Friday's collapse sent tremors through global markets and walloped banking stocks

Silicon Valley Bank was shut down on Friday morning by California regulators and was put in control of the U.S. Federal Deposit Insurance Corporation. (Getty Images via AFP)Premium
Silicon Valley Bank was shut down on Friday morning by California regulators and was put in control of the U.S. Federal Deposit Insurance Corporation. (Getty Images via AFP)

The spectacular collapse of SVB Financial Group, the parent company of Silicon Valley Bank, was triggered by Moody's Investors Service Inc's phone call that it was preparing to downgrade the bank's credit, sources close to the development revealed. 

The news sent jitters through global markets, and investors began to worry that the Federal Reserve's aggressive interest rate increases to fight inflation were exposing vulnerabilities in the financial system. 

SVB's failed response to the downgrade prospect was reported by Reuters and demonstrated how quickly confidence in financial institutions can erode. Here's is deeper look the events that happened in the past few days.

Moody's decided to downgrade SVB

The Moody's call came after the value of the bonds where SVB had parked its money fell due to the higher interest rates.

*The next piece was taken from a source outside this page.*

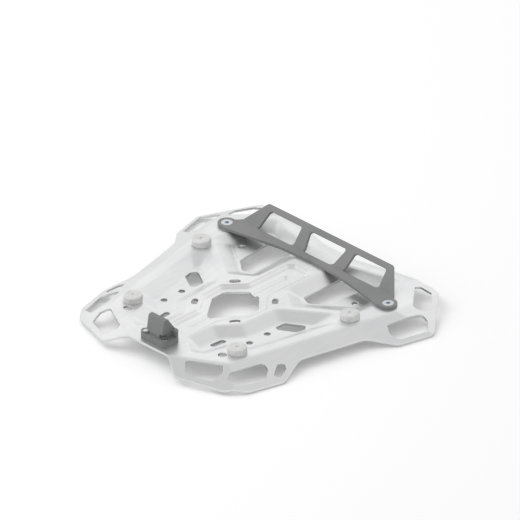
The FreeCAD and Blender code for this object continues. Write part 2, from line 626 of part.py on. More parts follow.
def socket_tool(label, z_top, placement):
    """The hexagonal key socket of a screw head."""
    key = doc.addObject("Part::Prism", label)
    key.Polygon = 6
    key.setExpression("Circumradius", "Sizes.socket / sqrt(3)")
    key.setExpression("Height", "2 * Sizes.socket_depth")
    key.setExpression("Placement", f"{placement} * placement(vector(0; 0; {z_top}"
                      " - Sizes.socket_depth); rotation(0; 0; 0))")
    return key


def countersunk_screw(label, y):
    """A countersunk socket screw, its head flush with the bracket."""
    top = "Sizes.bracket_sheet - Sizes.head_play"
    body = turned(f"{label}_body", [
        ("0", top), ("Sizes.csk_head / 2", top),
        ("Sizes.screw / 2", f"{top} - (Sizes.csk_head - Sizes.screw) / 2"),
        ("Sizes.screw / 2", f"{top} - Sizes.csk_length + Sizes.screw_end"),
        ("Sizes.screw / 2 - Sizes.screw_end", f"{top} - Sizes.csk_length"),
        ("0", f"{top} - Sizes.csk_length")], at("0", y, "0"))
    return cut(label, body, socket_tool(f"{label}_socket", top, at("0", y, "0")))


def flange_screw(label, x, y):
    """A flange button-head screw put in from below the plate."""
    seat, thick = "-Sizes.sheet", "Sizes.flange_thickness"
    crown = f"{seat} - {thick} - Sizes.dome_height"
    body = turned(f"{label}_body", [
        ("0", f"{seat} + Sizes.flange_length"),
        ("Sizes.screw / 2 - Sizes.screw_end", f"{seat} + Sizes.flange_length"),
        ("Sizes.screw / 2", f"{seat} + Sizes.flange_length - Sizes.screw_end"),
        ("Sizes.screw / 2", seat),
        ("Sizes.flange_head / 2", seat), ("Sizes.flange_head / 2", f"{seat} - {thick}"),
        ("Sizes.dome / 2", f"{seat} - {thick}"),
        ("Sizes.dome / 2 - Sizes.dome_edge", f"{seat} - {thick} - Sizes.dome_height * 0.55"),
        ("Sizes.dome / 2 - Sizes.dome_top", crown), ("0", crown)], at(x, y, "0"))
    return cut(label, body, socket_tool(f"{label}_socket", crown, at(x, y, "0")))


def press_nut(label, y):
    """A press-in nut: its collar under the plate, its barrel in the plate's hole."""
    under = "-Sizes.sheet"
    return turned(label, [
        ("Sizes.nut_bore / 2", "-Sizes.nut_lead"), ("Sizes.nut_bore / 2 + Sizes.nut_lead", "0"),
        ("Sizes.bracket_nut_hole / 2", "0"),
        ("Sizes.bracket_nut_hole / 2", under), ("Sizes.nut_collar / 2", under),
        ("Sizes.nut_collar / 2", f"{under} - Sizes.nut_collar_height"),
        ("Sizes.nut_bore / 2", f"{under} - Sizes.nut_collar_height")], at("0", y, "0"))


screws = [countersunk_screw("bracket_screw_left", "Sizes.bracket_hole_y"),
          countersunk_screw("bracket_screw_right", "-Sizes.bracket_hole_y"),
          flange_screw("latch_screw_left", "Sizes.latch_rear_x", "Sizes.latch_rear_y"),
          flange_screw("latch_screw_right", "Sizes.latch_rear_x", "-Sizes.latch_rear_y"),
          flange_screw("latch_screw_front", "Sizes.latch_front_x", "0")]
nuts = [press_nut("press_nut_left", "Sizes.bracket_hole_y"),
        press_nut("press_nut_right", "-Sizes.bracket_hole_y")]
nodes = [plate, bracket, block] + inserts + buffers + screws + nuts
doc.recompute()

for item in doc.Objects:
    if "Invalid" in item.State or "Error" in item.State:
        raise RuntimeError(f"{item.Label}: {item.State}")
for node in nodes:
    if node.Shape.isNull() or not node.Shape.isValid():
        raise RuntimeError(f"{node.Label} has no valid shape")
    node.Shape.exportStep(f"parts/{node.Label}.step")
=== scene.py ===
# %% [markdown]
# # A top case mounting plate, seen as in a parts diagram
#
# The object is the plate that carries a motorbike's top case. It is a stamped aluminium plate with
# sunk pockets and strap slots, a folded steel bracket screwed on near the front edge, a moulded
# latch block at the rear edge, four rubber buffers that the case stands on, and the fasteners.
#
# The solids of all these pieces come in with the frame, at their real sizes and places. What this
# file adds is what the eye needs: one finish for each real material, which also eases the edges,
# threads on the screws, a plain pale studio, and the camera of the diagram.

# %% Load the solids
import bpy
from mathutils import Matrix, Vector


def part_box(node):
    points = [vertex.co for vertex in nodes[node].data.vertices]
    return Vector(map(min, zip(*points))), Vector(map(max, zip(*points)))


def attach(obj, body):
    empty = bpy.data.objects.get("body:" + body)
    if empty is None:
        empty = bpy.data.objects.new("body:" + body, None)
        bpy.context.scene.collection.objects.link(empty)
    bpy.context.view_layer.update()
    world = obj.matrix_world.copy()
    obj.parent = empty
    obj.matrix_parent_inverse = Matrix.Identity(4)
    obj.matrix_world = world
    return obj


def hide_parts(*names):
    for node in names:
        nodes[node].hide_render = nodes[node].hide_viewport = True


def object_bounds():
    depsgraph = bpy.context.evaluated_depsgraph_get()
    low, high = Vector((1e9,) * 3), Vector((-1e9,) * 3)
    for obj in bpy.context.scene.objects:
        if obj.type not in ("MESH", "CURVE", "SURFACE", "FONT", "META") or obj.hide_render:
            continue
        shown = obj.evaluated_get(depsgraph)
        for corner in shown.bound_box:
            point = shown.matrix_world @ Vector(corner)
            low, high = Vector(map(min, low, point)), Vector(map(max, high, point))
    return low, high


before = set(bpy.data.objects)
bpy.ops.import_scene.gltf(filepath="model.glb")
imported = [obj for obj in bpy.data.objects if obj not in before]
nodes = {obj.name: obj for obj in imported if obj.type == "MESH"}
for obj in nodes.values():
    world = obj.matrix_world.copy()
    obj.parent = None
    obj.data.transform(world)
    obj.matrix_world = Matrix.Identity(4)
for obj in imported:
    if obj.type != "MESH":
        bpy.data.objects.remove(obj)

import math

import bmesh
import bpy
from mathutils import Vector

solid_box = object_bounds()
print("pieces:", len(nodes))
print("box in mm:", [[round(1000 * value, 1) for value in corner] for corner in solid_box])

# %% [markdown]
# ## Colours and nodes
#
# A colour picked from a paint chart is an sRGB value, and a shader works in linear light.
# One function makes that step for every colour below, so that the hex values can be read and
# compared with a chart.
#
# A material is a chain of nodes. Adding one by hand takes a line for the node, a line for each
# setting and a line for each link. One small function takes all of that at once: an input is named
# by keyword, and a value that is itself an output is linked.

# %% Helpers for colours and nodes
MM = 0.001


def linear(hex_colour):
    """The linear RGBA of an sRGB colour such as "#E6E6E6"."""
    channels = [int(hex_colour[i:i + 2], 16) / 255 for i in (1, 3, 5)]
    return [c / 12.92 if c <= 0.04045 else ((c + 0.055) / 1.055) ** 2.4 for c in channels] + [1.0]


def add(tree, kind, settings=None, stops=(), **inputs):
    """A shader node with its settings made, its ramp's stops placed, its inputs set or linked."""
    new = tree.nodes.new("ShaderNode" + kind)
    for name, value in (settings or {}).items():
        setattr(new, name, value)
    for i, (position, colour) in enumerate(stops):
        element = new.color_ramp.elements[i] if i < 2 else new.color_ramp.elements.new(position)
        element.position, element.color = position, linear(colour)
    for name, value in inputs.items():
        socket = next(s for s in new.inputs if name in (s.identifier, s.name.replace(" ", "_")))
        if isinstance(value, bpy.types.NodeSocket):
            tree.links.new(value, socket)
        else:
            socket.default_value = value
    return new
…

Worried the downgrade could undermine the confidence of investors and clients in the bank's financial health, SVB Chief Executive Greg Becker's team called Goldman Sachs Group Inc bankers for advice and flew to New York for meetings with Moody's and other ratings firms, the sources said.

SVB tries selling $20 bn low-yielding bonds

SVB attempted to boost the value of its holdings by selling more than $20 billion worth of low-yielding bonds and reinvesting the proceeds in assets that delivered higher returns. However, the plan backfired. The news of the share sale spooked clients, primarily technology startups, that rushed to withdraw their deposits, upending the capital raising. Regulators stepped in on Friday, shutting down the bank and putting it in receivership.

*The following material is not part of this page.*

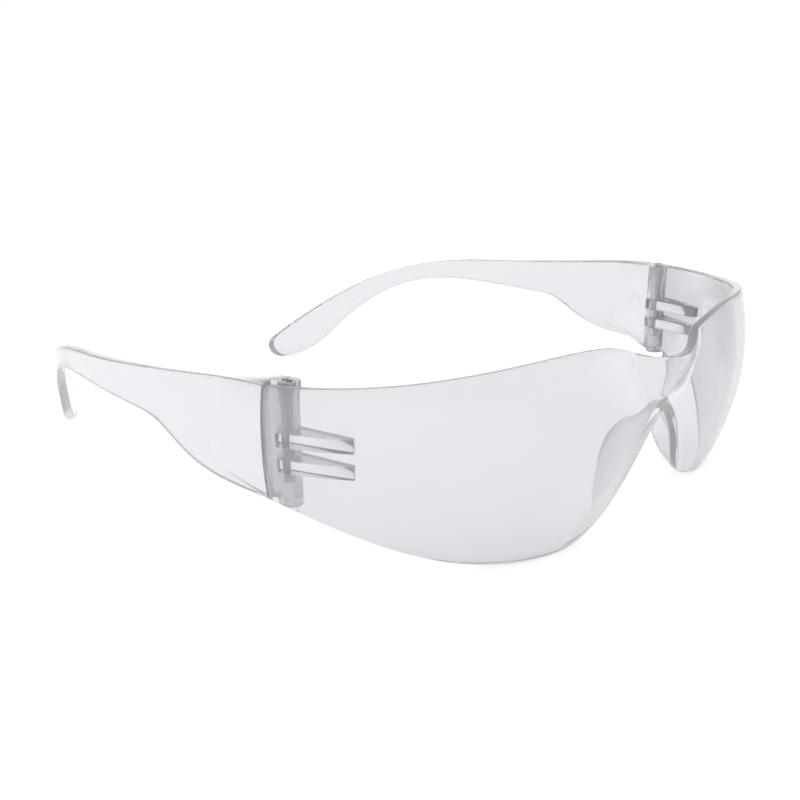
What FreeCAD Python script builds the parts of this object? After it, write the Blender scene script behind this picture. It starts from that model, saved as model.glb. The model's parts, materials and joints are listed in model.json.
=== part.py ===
"""Wrap-around safety spectacles: a one-piece lens, two folding temples and two hinge screws.

Working frame, in millimetres: X to the wearer's left, Y from the lens towards the ears, Z up along
the hinge screws. X = 0 is the middle plane, Y = 0 holds both screw axes, and Z = 0 is the top of the
screw heads. Each finished piece is then tipped and lifted by its Placement, so that the spectacles
stand on Z = 0 on the lens's two lobes and the two temple tips, with the origin under their middle.
"""
import FreeCAD, Part
import math
import os
import Sketcher
from FreeCAD import Placement, Rotation, Vector

# name, size and meaning of each driving dimension
DIMENSIONS = [
    ("hinge_half_span", 67.5, "middle plane to screw axis"),
    ("lens_thickness", 2.0, "polycarbonate wall of the lens"),
    ("lens_bow_radius", 51.8, "vertical radius of the lens"),
    ("crest_height", -10.15, "height where lens and temples bulge furthest out"),
    ("ridge_depth", 4.4, "how far the bridge swells forward at the brow"),
    ("ridge_foot", -14.3, "height of the nose arch, where the swell ends"),
    ("ridge_height", 12.5, "height over which the swell grows"),
    ("ridge_narrow", 10.0, "half width of the swell at its foot"),
    ("ridge_widening", 5.0, "growth of that half width up to the brow"),
    ("rim_thickness", 1.6, "wall of the nose rim"),
    ("temple_thickness", 2.2, "wall of the temple plate"),
    ("bow_fade_start", 30.0, "distance behind the hinge where the temple's bulge starts to fade"),
    ("bow_fade_length", 45.0, "length over which the bulge fades out"),
    ("hinge_gap", 0.25, "gap between the lens's rear edge and the temple's shoulder"),
    ("barrel_radius", 2.15, "hinge barrel"),
    ("barrel_top", 0.25, "top of the barrel, above the screw head"),
    ("barrel_bottom", -23.2, "bottom of the barrel"),
    ("lug_height", 2.6, "thickness of a lens lug along the screw"),
    ("upper_lug_bottom", -11.3, "underside of the upper lug"),
    ("lower_lug_bottom", -16.3, "underside of the lower lug"),
    ("lug_reach", 17.5, "length of the lens edge that a lug follows"),
    ("lug_end_width", 1.3, "blunt front end of a lug, measured off the wall"),
    ("lug_clearance", 0.12, "play above and below a lug"),
    ("pocket_clearance", 0.3, "play round a lug in the temple, and round the barrel in the lens"),
    ("lens_bore_radius", 0.86, "running bore of the lugs"),
    ("temple_bore_radius", 0.8, "tapped bore of the bottom knuckle"),
    ("shank_bore_radius", 1.05, "bore of the top knuckle"),
    ("head_bore_radius", 1.4, "counterbore for the screw head"),
    ("head_radius", 1.3, "screw head"),
    ("head_height", 1.7, "screw head"),
    ("shank_radius", 0.98, "plain shank under the head"),
    ("shank_length", 2.4, "plain shank under the head"),
    ("thread_radius", 0.8, "M1.6 thread"),
    ("tapped_bore_bottom", -18.6, "blind end of the tapped bore"),
    ("block_joint", 71.8, "side face of the hinge block, inside the plate"),
    ("sweep_depth", 8.0, "depth of the space a lug sweeps through"),
    ("thread_length", 13.9, "M1.6 thread"),
    ("recess_width", 0.45, "bar of the cross recess"),
    ("recess_length", 1.7, "bar of the cross recess"),
    ("recess_depth", 0.8, "bar of the cross recess"),
]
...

SVB had not done the preparatory work needed to sign confidentiality agreements with investors who would commit to a deal of such a size. Its lawyers advised the bank that investors would need at least 24 hours to digest new downbeat financial projections and complete the sale, the sources said.

General Atlantic agrees to buy $500 mn stocks, later walks away

SVB sprang into action in the hopes of softening the blow. The bank lined up private equity firm General Atlantic, which agreed to buy $500 million of the $2.25 billion stock sale, while another investor said it could not reach a deal on SVB's timeline, the sources said. By Wednesday, SVB had sold the bond portfolio for a $1.8 billion loss. Moody's downgraded the bank, but only by a notch because of SVB's bond portfolio sale and plan to raise capital.

Ideally, the stock sale would have been completed by before the market opened on Thursday, to avoid the sale being jeopardized by any declines in SVB's shares once news of the sale got out. But the sources said that was not an option given the tight schedule.

SVB's stock plunged on news of the share sale, ending Thursday down 60% at $106.04. General Atlantic and other investors walked away, and the stock sale collapsed. California banking regulators closed the bank on Friday and appointed the Federal Deposit Insurance Corporation (FDIC) receiver.

(With inputs from agencies)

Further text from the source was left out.